GOAL: Reproduce all of the listing below without alteration.

* Begin DATASET CONTENT *

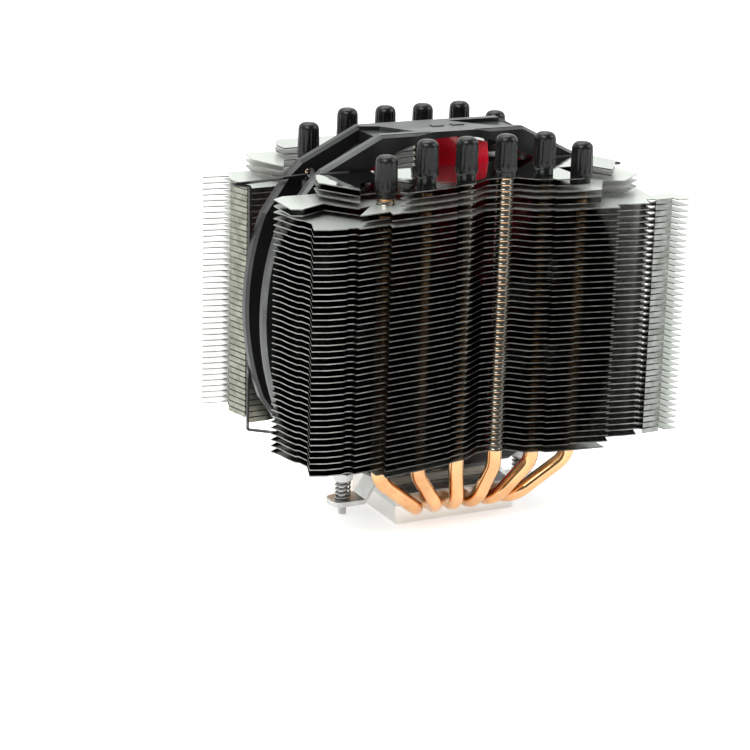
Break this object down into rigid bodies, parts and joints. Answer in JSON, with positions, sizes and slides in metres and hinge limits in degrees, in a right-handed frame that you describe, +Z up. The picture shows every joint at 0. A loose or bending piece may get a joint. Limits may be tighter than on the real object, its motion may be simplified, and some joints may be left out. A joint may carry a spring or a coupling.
{
  "type": "cpu tower cooler",
  "caption": "Tower cooler for a processor: stacks of thin mirror-bright fins on bent heat pipes with black end caps, and a large slim fan clipped between the stacks.",
  "frame": {"origin": "centre of the base's contact face, which is the lowest face", "axes": "+X along the width of the fins, +Y along the fan's air flow from the front stack to the rear stack, +Z up along the heat pipes"},
  "size_m": [0.1775, 0.1122, 0.1601],
  "materials": {
    "copper": "bright drawn copper",
    "cap_plastic": "moulded with fine flutes",
    "fin_metal": "mirror bright plated sheet",
    "base_metal": "polished",
    "cover_metal": "satin machined",
    "screw_steel": "machined",
    "bar_steel": "stamped and plated",
    "spring_steel": "drawn wire",
    "frame_plastic": "moulded, satin gloss",
    "pad_rubber": "matt",
    "blade_plastic": "moulded, translucent red tint",
    "bearing_metal": "turned",
    "core_steel": "laminated",
    "board": "lacquered",
    "magnet": "sintered",
    "label": "blank, satin",
    "wire_steel": "blackened spring wire"
  },
  "bodies": {
    "cooler": {"base_plate": "base_metal", "base_cover": "cover_metal", "base_screws": "screw_steel", "heat_pipe_1": "copper", "heat_pipe_2": "copper", "heat_pipe_3": "copper", "heat_pipe_4": "copper", "heat_pipe_5": "copper", "heat_pipe_6": "copper", "front_cap_1": "cap_plastic", "rear_cap_1": "cap_plastic", "front_cap_2": "cap_plastic", "rear_cap_2": "cap_plastic", "front_cap_3": "cap_plastic", "rear_cap_3": "cap_plastic", "front_cap_4": "cap_plastic", "rear_cap_4": "cap_plastic", "front_cap_5": "cap_plastic", "rear_cap_5": "cap_plastic", "front_cap_6": "cap_plastic", "rear_cap_6": "cap_plastic", "front_fins_top": "fin_metal", "front_fins_step": "fin_metal", "front_fins_full": "fin_metal", "front_fin_bottom": "fin_metal", "rear_fins_top": "fin_metal", "rear_fins_step": "fin_metal", "rear_fins_full": "fin_metal", "rear_fin_bottom": "fin_metal", "fan_frame": "frame_plastic", "fan_pads": "pad_rubber", "bearing_housing": "bearing_metal", "sleeve_bearing": "bearing_metal", "stator_core": "core_steel", "stator_windings": "copper", "fan_circuit_board": "board", "cross_bar_pivot": "screw_steel"},
    "rotor": {"impeller": "blade_plastic", "fan_shaft": "screw_steel", "shaft_ring": "spring_steel", "rotor_steel_ring": "core_steel", "rotor_magnet": "magnet", "hub_label": "label"},
    "bar": {"cross_bar": "bar_steel", "spring_left": "spring_steel", "spring_right": "spring_steel"},
    "screw_left": {"spring_screw_left": "screw_steel", "screw_clip_left": "spring_steel"},
    "screw_right": {"spring_screw_right": "screw_steel", "screw_clip_right": "spring_steel"},
    "clip_left": {"wire_clip_left": "wire_steel"},
    "clip_right": {"wire_clip_right": "wire_steel"}
  },
  "joints": [
    {"name": "fan_spin", "type": "hinge", "parent": "cooler", "child": "rotor", "pos_m": [0, 0, 0.087], "axis": [0, 1, 0], "continuous": true},
    {"name": "bar_swivel", "type": "hinge", "parent": "cooler", "child": "bar", "pos_m": [0, 0, 0.0137], "axis": [0, 0, 1], "range_deg": [-6, 6]},
    {"name": "clip_left_swing", "type": "hinge", "parent": "cooler", "child": "clip_left", "pos_m": [-0.055, 0.01, 0.087], "axis": [0, 0, -1], "range_deg": [0, 10]},
    {"name": "clip_right_swing", "type": "hinge", "parent": "cooler", "child": "clip_right", "pos_m": [0.055, 0.01, 0.087], "axis": [0, 0, 1], "range_deg": [0, 10]},
    {"name": "screw_left_travel", "type": "slide", "parent": "bar", "child": "screw_left", "axis": [0, 0, 1], "range_m": [-0.0035, 0], "stiffness_N_per_m": 1500, "deforming": ["spring_left"]},
    {"name": "screw_right_travel", "type": "slide", "parent": "bar", "child": "screw_right", "axis": [0, 0, 1], "range_m": [-0.0035, 0], "stiffness_N_per_m": 1500, "deforming": ["spring_right"]}
  ]
}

* End DATASET CONTENT *

COMPLETED EXERCISE:
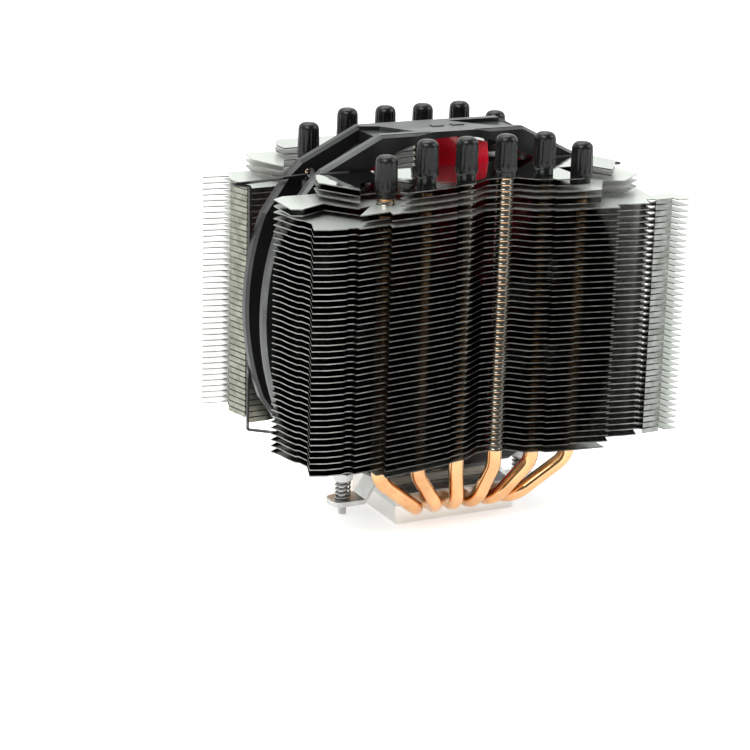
Break this object down into rigid bodies, parts and joints. Answer in JSON, with positions, sizes and slides in metres and hinge limits in degrees, in a right-handed frame that you describe, +Z up. The picture shows every joint at 0. A loose or bending piece may get a joint. Limits may be tighter than on the real object, its motion may be simplified, and some joints may be left out. A joint may carry a spring or a coupling.
{
  "type": "cpu tower cooler",
  "caption": "Tower cooler for a processor: stacks of thin mirror-bright fins on bent heat pipes with black end caps, and a large slim fan clipped between the stacks.",
  "frame": {"origin": "centre of the base's contact face, which is the lowest face", "axes": "+X along the width of the fins, +Y along the fan's air flow from the front stack to the rear stack, +Z up along the heat pipes"},
  "size_m": [0.1775, 0.1122, 0.1601],
  "materials": {
    "copper": "bright drawn copper",
    "cap_plastic": "moulded with fine flutes",
    "fin_metal": "mirror bright plated sheet",
    "base_metal": "polished",
    "cover_metal": "satin machined",
    "screw_steel": "machined",
    "bar_steel": "stamped and plated",
    "spring_steel": "drawn wire",
    "frame_plastic": "moulded, satin gloss",
    "pad_rubber": "matt",
    "blade_plastic": "moulded, translucent red tint",
    "bearing_metal": "turned",
    "core_steel": "laminated",
    "board": "lacquered",
    "magnet": "sintered",
    "label": "blank, satin",
    "wire_steel": "blackened spring wire"
  },
  "bodies": {
    "cooler": {"base_plate": "base_metal", "base_cover": "cover_metal", "base_screws": "screw_steel", "heat_pipe_1": "copper", "heat_pipe_2": "copper", "heat_pipe_3": "copper", "heat_pipe_4": "copper", "heat_pipe_5": "copper", "heat_pipe_6": "copper", "front_cap_1": "cap_plastic", "rear_cap_1": "cap_plastic", "front_cap_2": "cap_plastic", "rear_cap_2": "cap_plastic", "front_cap_3": "cap_plastic", "rear_cap_3": "cap_plastic", "front_cap_4": "cap_plastic", "rear_cap_4": "cap_plastic", "front_cap_5": "cap_plastic", "rear_cap_5": "cap_plastic", "front_cap_6": "cap_plastic", "rear_cap_6": "cap_plastic", "front_fins_top": "fin_metal", "front_fins_step": "fin_metal", "front_fins_full": "fin_metal", "front_fin_bottom": "fin_metal", "rear_fins_top": "fin_metal", "rear_fins_step": "fin_metal", "rear_fins_full": "fin_metal", "rear_fin_bottom": "fin_metal", "fan_frame": "frame_plastic", "fan_pads": "pad_rubber", "bearing_housing": "bearing_metal", "sleeve_bearing": "bearing_metal", "stator_core": "core_steel", "stator_windings": "copper", "fan_circuit_board": "board", "cross_bar_pivot": "screw_steel"},
    "rotor": {"impeller": "blade_plastic", "fan_shaft": "screw_steel", "shaft_ring": "spring_steel", "rotor_steel_ring": "core_steel", "rotor_magnet": "magnet", "hub_label": "label"},
    "bar": {"cross_bar": "bar_steel", "spring_left": "spring_steel", "spring_right": "spring_steel"},
    "screw_left": {"spring_screw_left": "screw_steel", "screw_clip_left": "spring_steel"},
    "screw_right": {"spring_screw_right": "screw_steel", "screw_clip_right": "spring_steel"},
    "clip_left": {"wire_clip_left": "wire_steel"},
    "clip_right": {"wire_clip_right": "wire_steel"}
  },
  "joints": [
    {"name": "fan_spin", "type": "hinge", "parent": "cooler", "child": "rotor", "pos_m": [0, 0, 0.087], "axis": [0, 1, 0], "continuous": true},
    {"name": "bar_swivel", "type": "hinge", "parent": "cooler", "child": "bar", "pos_m": [0, 0, 0.0137], "axis": [0, 0, 1], "range_deg": [-6, 6]},
    {"name": "clip_left_swing", "type": "hinge", "parent": "cooler", "child": "clip_left", "pos_m": [-0.055, 0.01, 0.087], "axis": [0, 0, -1], "range_deg": [0, 10]},
    {"name": "clip_right_swing", "type": "hinge", "parent": "cooler", "child": "clip_right", "pos_m": [0.055, 0.01, 0.087], "axis": [0, 0, 1], "range_deg": [0, 10]},
    {"name": "screw_left_travel", "type": "slide", "parent": "bar", "child": "screw_left", "axis": [0, 0, 1], "range_m": [-0.0035, 0], "stiffness_N_per_m": 1500, "deforming": ["spring_left"]},
    {"name": "screw_right_travel", "type": "slide", "parent": "bar", "child": "screw_right", "axis": [0, 0, 1], "range_m": [-0.0035, 0], "stiffness_N_per_m": 1500, "deforming": ["spring_right"]}
  ]
}